Jenderal AS Siap Hadapi Agresi di Asia, Latihan Militer Bersama Filipina Digelar

Seorang jenderal tinggi dari Korps Marinir Amerika Serikat (AS) menegaskan kesiapan pasukannya untuk menghadapi segala bentuk agresi di wilayah Asia. Pernyataan ini muncul di tengah meningkatnya ketegangan di kawasan, khususnya terkait sengketa di Selat Taiwan dan Laut China Selatan.

"Kami siap," tegas Letnan Jenderal James Glynn saat konferensi pers, menanggapi pertanyaan tentang kemampuan AS dan Filipina dalam menghadapi potensi agresi besar di kawasan tersebut setelah bertahun-tahun menggelar latihan militer bersama.

Pernyataan ini secara implisit ditujukan kepada China, yang terlibat konflik dengan Taiwan dan Filipina terkait klaim wilayah di Laut China Selatan.

Ribuan tentara AS dan Filipina memulai latihan tempur tahunan yang melibatkan simulasi penangkalan serangan pulau, sebagai bagian dari skenario pertahanan kepulauan dan perairan Filipina dalam "skenario pertempuran skala penuh". Latihan ini memicu reaksi keras dari China.

Latihan "Balikatan" yang berlangsung dari 21 April hingga 9 Mei ini melibatkan sekitar 9.000 personel militer AS dan 5.000 personel militer Filipina.
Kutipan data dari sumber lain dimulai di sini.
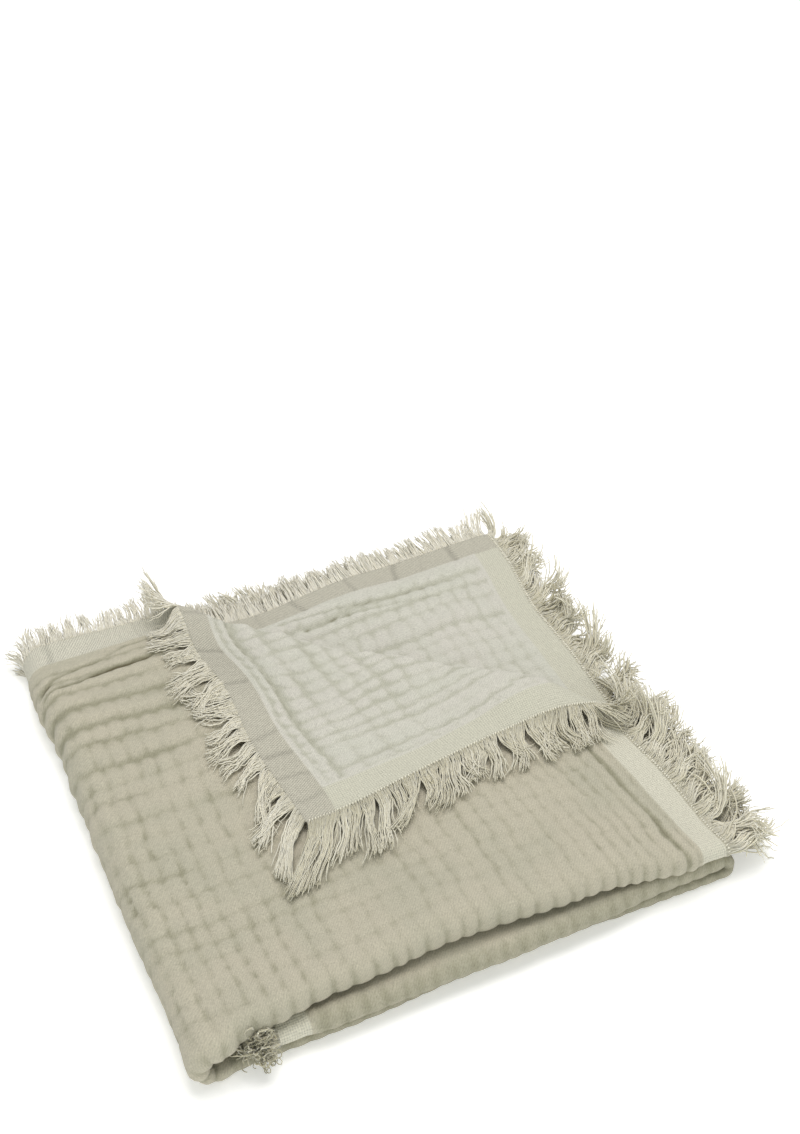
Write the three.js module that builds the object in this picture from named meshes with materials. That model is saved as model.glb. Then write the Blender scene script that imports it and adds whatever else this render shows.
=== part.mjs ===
// Muslin baby blanket with fringed edges, folded in half, then in three, with its top corner turned back.
// Millimetres, +Z up. X runs along the front fold, Y from the front fold to the open back edge.
// The blanket is one sheet. A place on it is (s, v): s runs along the folded strip from its right end,
// v across it from the front crease, where v above 0 is the layer that ends up outside.
import * as THREE from "three";

const { lerp, smoothstep, clamp } = THREE.MathUtils;

// The flat blanket, and the three panels of the folded pile
const cloth = { thickness: 2.5, halfWidth: 350, border: 20 };
const pile = { width: 341, depth: 350, leftArcX: 11, rightArcX: 342, innerEndX: 45, roundness: 0.92 };

// From the table up: a panel has two layers, its half is half their spacing, its gap is the step from the
// layer below. The front gaps hold at the rounded front folds, the edge values at the flat woven borders.
const panels = {
  bottom: { middleHalf: 3.2, edgeHalf: 2.6, frontGap: 1.25, middleGap: 1.25, edgeGap: 1.25 },
  inner: { middleHalf: 3.4, edgeHalf: 2.7, frontGap: 2.95, middleGap: 6.4, edgeGap: 5.4 },
  top: { middleHalf: 4.2, edgeHalf: 2.9, frontGap: 3.1, middleGap: 6.8, edgeGap: 5.6 },
};

// Stations along the front: where each panel's fold comes to, and the half height of its rounded rim
const frontStations = [
  { x: 4, topFront: -11, topRim: 6.5, innerFront: -5, innerRim: 4.4, bottomFront: -7, bottomRim: 2.9 },
  { x: 32, topFront: -2, topRim: 8.4, innerFront: -6, innerRim: 4.8, bottomFront: -3, bottomRim: 2.9 },
  { x: 90, topFront: 4.5, topRim: 9.6, innerFront: -6, innerRim: 5.2, bottomFront: -3, bottomRim: 2.9 },
  { x: 170, topFront: 9, topRim: 9.8, innerFront: -5, innerRim: 5.4, bottomFront: 1, bottomRim: 2.9 },
  { x: 250, topFront: 5.5, topRim: 9.4, innerFront: -4, innerRim: 5.2, bottomFront: 3, bottomRim: 2.9 },
  { x: 310, topFront: 0, topRim: 7.6, innerFront: 2, innerRim: 4.4, bottomFront: 2, bottomRim: 2.9 },
  { x: 345, topFront: 2, topRim: 5.0, innerFront: 3, innerRim: 3.6, bottomFront: 1, bottomRim: 2.9 },
];

// Stations along the open back edges, which don't lie quite over each other
const backStations = [
  { x: 0, outer: 357, inner: 350, lower: 350 },
  { x: 80, outer: 356, inner: 340, lower: 351 },
  { x: 145, outer: 353, inner: 333, lower: 350 },
  { x: 240, outer: 350, inner: 346, lower: 347 },
  { x: 345, outer: 345, inner: 351, lower: 344 },
];

// Stations up the right end of the top panel
const rightStations = [
  { y: -5, outer: 342, inner: 342 },
  { y: 30, outer: 339, inner: 341 },
  { y: 126, outer: 331, inner: 341 },
  { y: 240, outer: 333, inner: 341 },
  { y: 350, outer: 338, inner: 351 },
];

// How far the flat borders and the rounded front folds reach into the panels
const reach = { frontFold: 62, backBorder: 52, rightBorder: 48, innerEnd: 50 };

// The corner turned back over a crease from the back edge to the right end. Along the crease: the radius of
// its roll, how far it bows from the straight line, and how far the flap beyond it slips off its mirror place.
const corner = {
  creaseBack: [105, 350], creaseRight: [330, 127], rest: 6.6, settle: 45, slipOver: 80, rollSteps: 7,
};
const rollStations = [
  { along: 0, radius: 8.5, bow: 0, slip: 6 },
  { along: 60, radius: 4.4, bow: -8, slip: 3 },
  { along: 115, radius: 4.2, bow: -8, slip: -3 },
  { along: 180, radius: 5.0, bow: 0, slip: 0 },
  { along: 255, radius: 7.5, bow: 10, slip: 20 },
  { along: 318, radius: 5.5, bow: 7, slip: 16 },
];

// Unevenness of the whole pile, and how the left fold flares out towards its flat back border
const uneven = {
  leftBulge: 4.5, swell: 0.045, waveX: 131, waveY: 117, phaseX: 0.7,
  flare: 9, flareFromY: 255, flareToY: 338, flareReachX: 48,
};

// Sections of the folded strip, in the order in which the cloth runs
const path = { topEnd: pile.width - pile.leftArcX, leftArc: 42, rightArc: 22 };
path.leftArcEnd = path.topEnd + path.leftArc;
path.bottomEnd = path.leftArcEnd + pile.rightArcX - pile.leftArcX;
path.rightArcEnd = path.bottomEnd + path.rightArc;
path.length = path.rightArcEnd + pile.rightArcX - pile.innerEndX;

// Fringe: a narrow backing strip parted from the cloth's edge, and its locks
const fringe = {
  gap: 0.4, strip: 3, thick: 1.8, lockWidth: 6.2, pitch: 11.6, endMargin: 7, lying: 2.4,
  lengthScatter: 0.14, swayScatter: 4.5, taper: 0.84, tipHalf: 1.1,
};

// A column of a table of stations at a place along it, eased between its rows
function stationValue(table, key, column, at) {
  const last = table.length - 2;
  const k = clamp(table.findIndex((row) => row[key] > at) - 1, 0, last);
  const i = at >= table[last + 1][key] ? last : k;
  return lerp(table[i][column], table[i + 1][column], smoothstep(at, table[i][key], table[i + 1][key]));
}

const frontValue = (column, x) => stationValue(frontStations, "x", column, x);

// How much of the flat border's tightness holds at x, y
function edgeWeight(name, x, y) {
  const back = smoothstep(y, pile.depth - reach.backBorder, pile.depth - 6);
  const right = name === "top" ? 0.9 * smoothstep(x, pile.width - reach.rightBorder, pile.width - 12) : 0;
  const { innerEndX } = pile;
  const inner = name === "inner" ? 1 - smoothstep(x, innerEndX + 12, innerEndX + reach.innerEnd) : 0;
  return 1 - (1 - back) * (1 - right) * (1 - inner);
}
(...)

Berbagai aset militer seperti jet tempur, kapal perang, dan sistem rudal antikapal Marinir AS dikerahkan dalam latihan ini.

China mengecam keras latihan perang semacam ini, terutama yang melibatkan pasukan AS dan sekutu di dekat Laut China Selatan dan wilayah Filipina utara yang berdekatan dengan Taiwan. Beijing menganggap latihan tersebut sebagai upaya untuk menahan China dan mengancam stabilitas serta perdamaian regional.

"Kekuatan gabungan kita memiliki daya hancur yang signifikan, didukung oleh etos dan semangat prajurit yang kuat," kata Glynn dalam upacara pembukaan latihan. "Tujuannya adalah untuk memastikan pertahanan Filipina dan menjaga Indo-Pasifik yang bebas dan terbuka."

"Kita semua menginginkan solusi damai untuk setiap konflik regional, tetapi jika upaya pencegahan gagal, kita harus siap," lanjut Glynn.

Mayor Jenderal Francisco Lorenzo dari Angkatan Darat Filipina menekankan bahwa latihan Balikatan tidak menargetkan negara tertentu. "Ini adalah latihan bersama untuk meningkatkan kemampuan kita dalam mengamankan wilayah kita dan meningkatkan kesiapan kita dalam menghadapi segala kemungkinan," ujarnya.

Latihan ini mencakup simulasi serangan balasan terhadap invasi musuh di sebuah pulau, penggunaan artileri dan rudal untuk menenggelamkan kapal musuh tiruan, patroli gabungan angkatan laut di dekat Laut China Selatan, dan pengawasan tempur udara. Militer Filipina menyebut latihan ini sebagai "skenario pertempuran skala penuh" yang dirancang untuk menguji dan meningkatkan kemampuan gabungan kedua angkatan bersenjata dalam kondisi realistis.

Selain personel AS dan Filipina, Australia juga mengirimkan sekitar 260 personel. Beberapa negara, termasuk Jepang, mengirimkan pengamat militer.

Sistem rudal jarak menengah yang dikerahkan oleh Angkatan Darat AS di Filipina utara tahun lalu juga digunakan kembali dalam latihan ini. China telah berulang kali menyuarakan kekhawatiran atas penempatan rudal tersebut dan menuntut Filipina menariknya.

Sistem rudal jarak menengah Angkatan Darat AS, yang terdiri dari peluncur mobile dan rudal Standar-6 serta rudal serangan darat Tomahawk, telah diposisikan ulang di Filipina, dari kota Laoag ke wilayah strategis di provinsi pesisir barat yang berhadapan dengan beting Laut China Selatan.

Menteri Pertahanan AS, Pete Hegseth, sebelumnya mengunjungi Manila dan menyatakan komitmen pemerintah AS untuk bekerja sama dengan sekutu dalam meningkatkan upaya pencegahan terhadap agresi China di Laut China Selatan, melalui "kekuatan".